Mas, voltando àqueles joelhos dos anos 1980, conto que estávamos numa festinha no nosso apartamento e me acomodei numa ponta do sofá que a Lenir nos deu, enquanto ela, a proprietária dos joelhos, sentou-se ao meu lado. E cruzou as pernas. E sua saia subiu ao norte das coxas, lá em cima, perto do Acre. E aquele joelho surgiu em toda a sua formosura.
Não podia encará-lo muito, ficava chato, mas a todo momento espiava aquele joelho e pensava: “Deve ser tão macio...” Um pouco por instinto, outro pouco por intenção, apoiei minha mão esquerda no sofá, ao lado das pernas nuas e flexíveis da morena. Ela bebia algo e falava com alguém. Eu não pretendia tocar na perna dela, não cometeria essa ousadia, só queria ficar por perto. Assim, deixei minha mão por ali, a centímetros das coxas lisas da moça, até que ela fez um movimento rápido, descruzou as pernas e, PAM!, aterrissou sua longa perna direita exatamente sobre a minha mão esquerda. Foi quase como se ela tivesse me dado um tiro. Levei um Mandrake, fui atingido por um raio paralisante, não conseguia me mover, nem pensar. Será que ela sentia a minha mão debaixo da sua perna? Será que ela fizera aquilo de propósito? Se eu tirasse a mão, ela perceberia e talvez se enfurecesse: “Está tentando me agarrar?”. Se eu mantivesse, ela poderia perceber depois e se enfurecer da mesma forma: “Por que não tirou a mão?”. O que fazer, Nossa Senhora da Medalha Milagrosa?
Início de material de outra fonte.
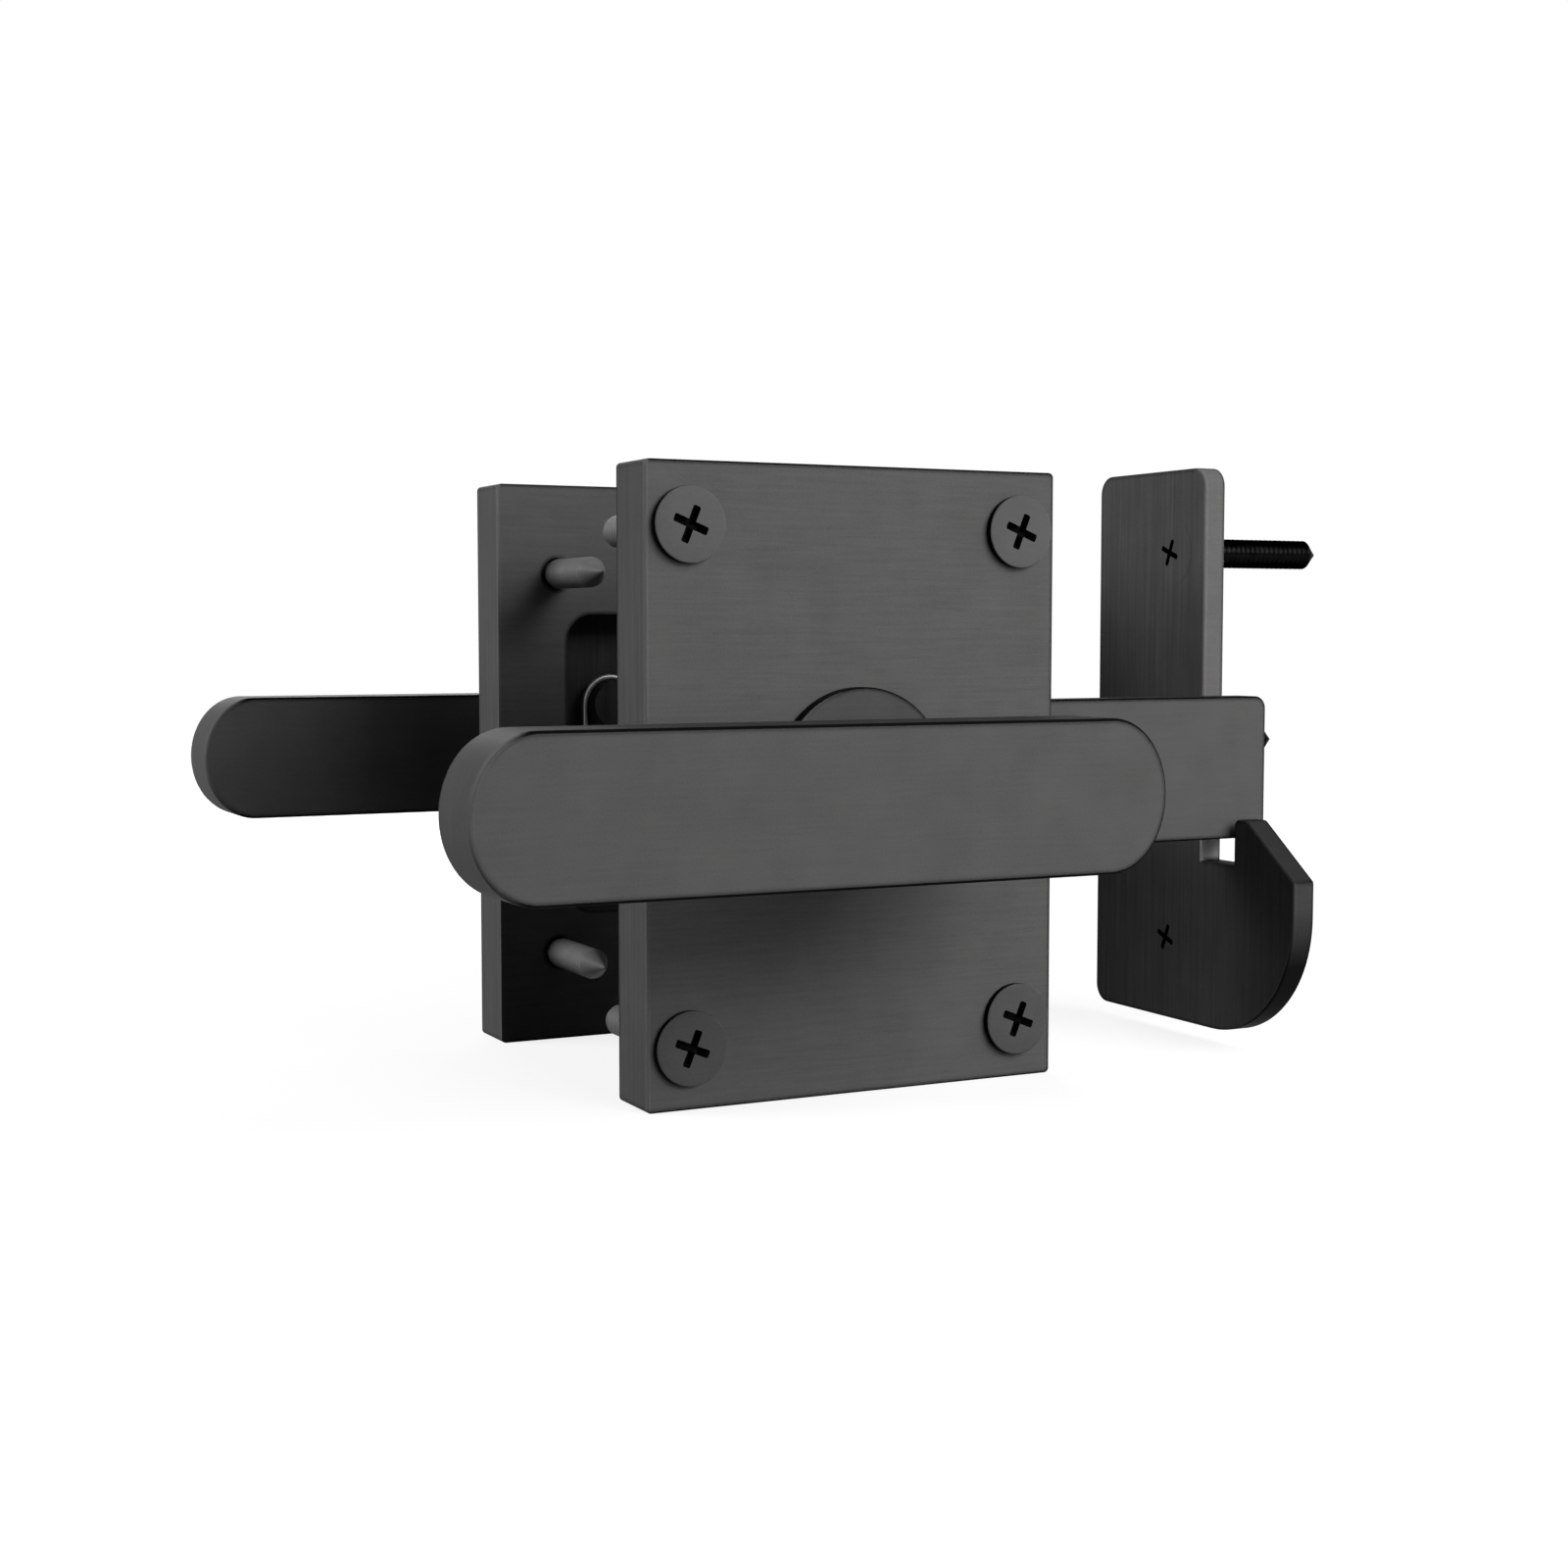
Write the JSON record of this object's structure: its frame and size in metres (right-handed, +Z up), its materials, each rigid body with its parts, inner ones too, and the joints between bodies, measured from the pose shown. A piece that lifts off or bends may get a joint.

Não fiz nada. Continuei ali. Imóvel. Suando. Mudo. Então, depois de algum tempo, ela girou o corpo em minha direção, olhou-me nos olhos, sorriu e, com voz de caramelo, miou:
– Amo este teu sofá.
E se levantou para pegar outro drinque. Hoje, recordo disso tudo e suspiro: também amo aquele sofá. Não deveria ter me separado dele. Em que parte do passado o deixei? Por onde andará o meu sofá? Por onde andarão meus afetos que ficaram para trás?